Der Fall selbst beginnt direkt mit einem Paukenschlag, wo eine junge Frau gekreuzigt und verbrannt aufgefunden wird. Wie sich die Ermittlungen entwickeln, soll hier aus Gründen der Spannung nicht weiter beschrieben werden. Doch versteht Tim Pieper es, den Leser in ein verzwicktes Gefüge zu führen und dabei auch falsche Fährten zu legen. Das ist gekonnt und geschickt durchdacht und erhöht die Spannung des Romans.
Noch neu im Berliner Stadtbild: Das Fahrrad
Die eigentliche Stärke des Romans liegt aber in der Beschreibung der Zeit und der Sitten und Begebenheiten. Höhepunkt ist hier sicherlich das Fahrradrennen in München, zu dem Otto als Teilnehmer fährt. Das Fahrradfahren war eine neue Mode, und Otto auch aufgrund seiner Fahrweise kein Unbekannter in Berlins Polizeikarteien. Gerade diese Sequenz ist allerdings recht lang geraten und bringt den Fall nicht weiter und hätte daher auch gekürzt werden können. Doch macht es auch Spaß zu lesen, vor allem wegen der aus heutiger Sicht doch antiquierten Ansichten, und so passt es in die gelungene Atmosphäre des Romans.
Gelungen ist auch die Darstellung der politischen Situation, die letztlich über dem Roman schwebt. Das Ende des Sozialistengesetzes ist beschlossene Sache, und natürlich gibt es Ansichten dafür und dagegen, was die Stimmung in Berlin enorm aufgeheizt hat. Auch andere Begebenheiten prägen die Geschichte und vervollkommnen das Bild der Zeit.

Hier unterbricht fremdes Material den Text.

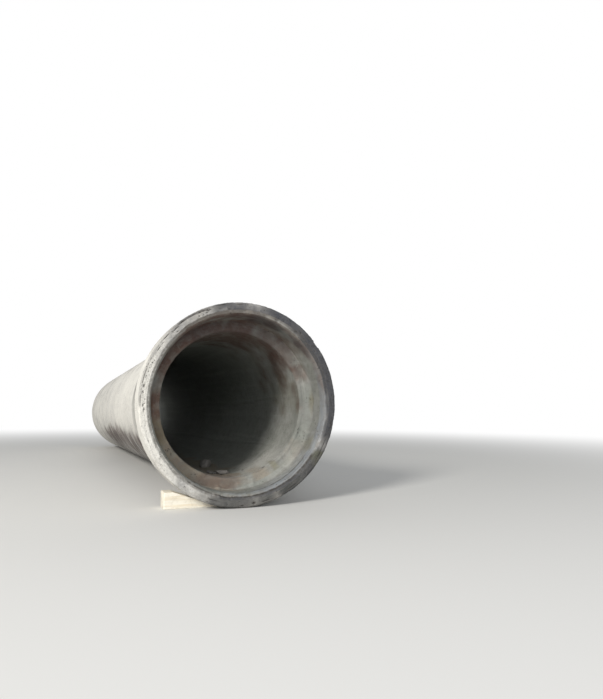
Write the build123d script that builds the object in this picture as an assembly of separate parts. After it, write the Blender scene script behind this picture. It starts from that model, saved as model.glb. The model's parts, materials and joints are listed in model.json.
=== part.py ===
from build123d import *
import os
from math import atan2, cos, degrees, radians, sin, tan

os.makedirs("parts", exist_ok=True)

# Pipe, in mm, measured along its own axis from the bell's end face
length = 5000
bore_diameter = 800
barrel_wall = 55

# Bell, outside
bell_diameter = 1060
collar_length = 138
collar_step = 8
flare_length = 490
flare_angle = 6
face_arris = 12
collar_arris = 5

# Bell, inside
socket_diameter = 924
socket_depth = 195
entry_depth = 55
entry_rise = 8
lip_depth = 9
lip_rise = 20
shoulder_bevel = 10

# Spigot, which goes into the socket of the next pipe with a rubber ring round it
ring_gap = 12
spigot_length = 190
spigot_taper = 30
nose_length = 14
nose_drop = 7

# Wooden wedge under the left of the bell
chock_height = 84
chock_width = 100
chock_toe = 5
chock_slope = 15.5
chock_setback = 95
seat_gap = 0.3

bore_radius = bore_diameter / 2
barrel_radius = bore_radius + barrel_wall
bell_radius = bell_diameter / 2
neck_radius = bell_radius - collar_step
flare_end = collar_length + flare_length
socket_radius = socket_diameter / 2
entry_radius = socket_radius + entry_rise
lip_radius = entry_radius + lip_rise
spigot_radius = socket_radius - ring_gap
spigot_start = length - spigot_length
barrel_end = spigot_start - spigot_taper
nose_start = length - nose_length
collar_end = collar_length - collar_arris
neck_turn = radians(flare_angle)


def rest_slope():
    """Angle of the axis when the pipe lies on a level floor, on its collar and its far end."""
    far_corners = [(barrel_end, barrel_radius), (nose_start, spigot_radius)]
    return min(atan2(bell_radius - radius, place - collar_end) for place, radius in far_corners)


def axis_height(place):
    """Height of the pipe's axis above the floor at a place along it."""
    return mouth_height - place * sin(slope)


def pipe_outside():
    """Outer half of the section, from the lip of the mouth to the end of the spigot."""
    return [
        Line((0, lip_radius), (0, bell_radius - face_arris)),
        TangentArc((0, bell_radius - face_arris), (face_arris, bell_radius), tangent=(0, 1)),
        Line((face_arris, bell_radius), (collar_end, bell_radius)),
        TangentArc((collar_end, bell_radius), (collar_length, bell_radius - collar_arris), tangent=(1, 0)),
        Line((collar_length, bell_radius - collar_arris), (collar_length, neck_radius)),
        Spline((collar_length, neck_radius), (flare_end, barrel_radius),
               tangents=((cos(neck_turn), -sin(neck_turn)), (1, 0))),
        Polyline((flare_end, barrel_radius), (barrel_end, barrel_radius), (spigot_start, spigot_radius),
                 (nose_start, spigot_radius), (length, spigot_radius - nose_drop)),
    ]


def pipe_inside():
    """Inner half of the section, from the end of the spigot back to the lip of the mouth."""
    return [
        Polyline((length, spigot_radius - nose_drop), (length, bore_radius),
                 (socket_depth + shoulder_bevel, bore_radius), (socket_depth, bore_radius + shoulder_bevel),
                 (socket_depth, socket_radius), (entry_depth, socket_radius),
                 (lip_depth, entry_radius), (0, lip_radius)),
    ]


def make_pipe():
    """One casting, turned about its own axis and laid down at its rest slope."""
    section = Plane.YZ * make_face(pipe_outside() + pipe_inside())
    return Rot(X=-degrees(slope)) * revolve(section, Axis.Y)


def make_chock():
    """Wedge with its slope against the left of the collar and its sole on the floor."""
    angle = radians(chock_slope)
    reach = bell_radius + seat_gap
    touch_x = -reach * sin(angle)
    touch_z = axis_height(collar_end) - reach * cos(angle)
    heel_x = touch_x - (chock_height - touch_z) / tan(angle)
    toe_x = touch_x + (touch_z - chock_toe) / tan(angle)
    side = Plane.XZ * make_face(Polyline(
        (heel_x, 0), (heel_x, chock_height), (toe_x, chock_toe), (toe_x, 0), close=True))
    return Pos(0, mouth_y + chock_setback, 0) * extrude(side, -chock_width)


slope = rest_slope()
mouth_height = collar_end * sin(slope) + (bell_radius - collar_arris) * cos(slope) + collar_arris

# The pipe's middle is brought over the origin
pipe = make_pipe()
box = pipe.bounding_box()
mouth_y = -(box.max.Y + box.min.Y) / 2
pipe = Pos(0, mouth_y, mouth_height) * pipe
chock = make_chock()

export_step(pipe, "parts/pipe.step")
export_step(chock, "parts/chock.step")

# Places on the axis, for the mounts
direction = Vector(0, cos(slope), -sin(slope))
mouth = Vector(0, mouth_y, mouth_height)
print("slope in degrees", round(degrees(slope), 4), "axis", [round(v, 6) for v in direction])
for name, place in (("mouth", 0), ("entry end", entry_depth), ("socket end", socket_depth),
                    ("bore start", socket_depth + shoulder_bevel), ("spigot start", spigot_start),
                    ("spigot end", nose_start), ("pipe end", length)):
    print(name, [round(v, 3) for v in mouth + direction * place])
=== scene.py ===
import bmesh
import bpy
import json
import math
import numpy as np
from mathutils import Matrix, Vector, noise


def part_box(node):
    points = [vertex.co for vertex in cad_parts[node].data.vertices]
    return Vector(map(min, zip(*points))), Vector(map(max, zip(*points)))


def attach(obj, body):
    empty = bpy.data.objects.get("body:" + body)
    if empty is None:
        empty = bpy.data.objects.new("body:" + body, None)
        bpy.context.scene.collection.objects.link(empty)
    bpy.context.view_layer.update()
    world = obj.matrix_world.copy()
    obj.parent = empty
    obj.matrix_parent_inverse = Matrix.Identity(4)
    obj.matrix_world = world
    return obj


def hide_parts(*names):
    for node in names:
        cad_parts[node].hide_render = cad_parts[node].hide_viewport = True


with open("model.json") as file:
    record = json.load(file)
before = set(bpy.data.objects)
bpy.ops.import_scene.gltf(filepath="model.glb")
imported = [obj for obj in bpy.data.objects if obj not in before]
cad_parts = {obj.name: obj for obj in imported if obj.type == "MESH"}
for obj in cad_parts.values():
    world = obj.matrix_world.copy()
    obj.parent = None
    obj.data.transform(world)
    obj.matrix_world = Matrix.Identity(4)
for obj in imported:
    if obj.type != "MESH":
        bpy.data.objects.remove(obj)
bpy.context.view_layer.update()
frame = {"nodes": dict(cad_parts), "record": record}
print("frame loaded:", ", ".join(sorted(frame["nodes"])))

mounts = {mount["name"]: mount for mount in frame["record"]["mounts"]}


# Placing things on the pipe

casting = {                       # metres, measured along the pipe's own axis from the bell's face
    "length": 5.0,
    "boreRadius": mounts["bore"]["dims"]["r_mm"] / 1000,
    "socketRadius": mounts["socket"]["dims"]["r_mm"] / 1000,
    "spigotRadius": mounts["spigot"]["dims"]["r_mm"] / 1000,
    "bellRadius": 0.530,
    "barrelRadius": 0.455,
    "faceArris": 0.012,
    "collarLength": 0.138,
    "collarArris": 0.005,
    "collarStep": 0.008,
    "flareEnd": 0.628,
    "flareAngle": 6,              # degrees, where the flare leaves the collar
    "flarePull": 1.2,             # how long the curve keeps its end directions
    "lipRadius": 0.490,
    "lipDepth": 0.009,
    "entryRadius": 0.470,
    "entryDepth": 0.055,
    "socketDepth": 0.195,
    "shoulderBevel": 0.010,
    "spigotLength": 0.190,
    "spigotTaper": 0.030,
    "noseLength": 0.014,
    "noseDrop": 0.007,
    "sidesFine": 768,             # points round the rim
    "sidesMiddle": 384,           # round the rest of the bell, the near bore and the spigot
    "sidesCoarse": 192,           # round the long barrel and the deep bore
    "fineCollar": 0.036,          # how far back the collar has the fine points
    "fineEntry": (0.016, 0.4688), # place and radius where those of the lead-in begin
    "nearBore": 0.95,             # how deep the bore has the middle points
    "farBore": 0.06,              # and how much of its far end
    "jointBand": 0.006,           # half of the band of close points at each joint
}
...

Bewegtes Privatleben des Protagonisten
Die Charaktere sind liebevoll gezeichnet, allen voran natürlich Otto Sanftleben, dessen Privatleben, gerade auch mit seiner ehemaligen Verlobten, eine recht grosse und intensive Rolle spielt. Allein mit der Liebe zwischen Otto und Rieke geht es doch recht schnell und recht glatt, hier hätte ein wenig mehr Geplänkel zwischen den beiden mehr Charme verbreitet. Ferdinand und Moses sind vor allem im zweiten Teil des Romans präsent und bilden die ideale Ergänzung zu Otto.
Alles in allem hat Tim Pieper einen historischen Kriminalroman vorgelegt, der trotz kurzer Leerlaufpassagen auf ganzer Linie zu überzeugen weiß. Ein spannender Kriminalfall gepaart mit ordentlich Lokalkolorit (wenngleich die typische "Berliner Schnauze" vermisst wird) ergeben einen lesenswerten Abstecher in Berlins Kaiserzeit unter Wilhelm II. Lobend erwähnt werden sollte auch das stimmungsvolle Buchcover, das den Leser schon vor der Lektüre mit auf die Zeitreise nimmt. Vielleicht begegnet man ja Dr. Otto Sanftleben und seinem Team ja bald noch ein weiteres Mal? Zu wünschen wäre es ihm, denn es gibt bestimmt noch mehr Verbrechen Unter den Linden.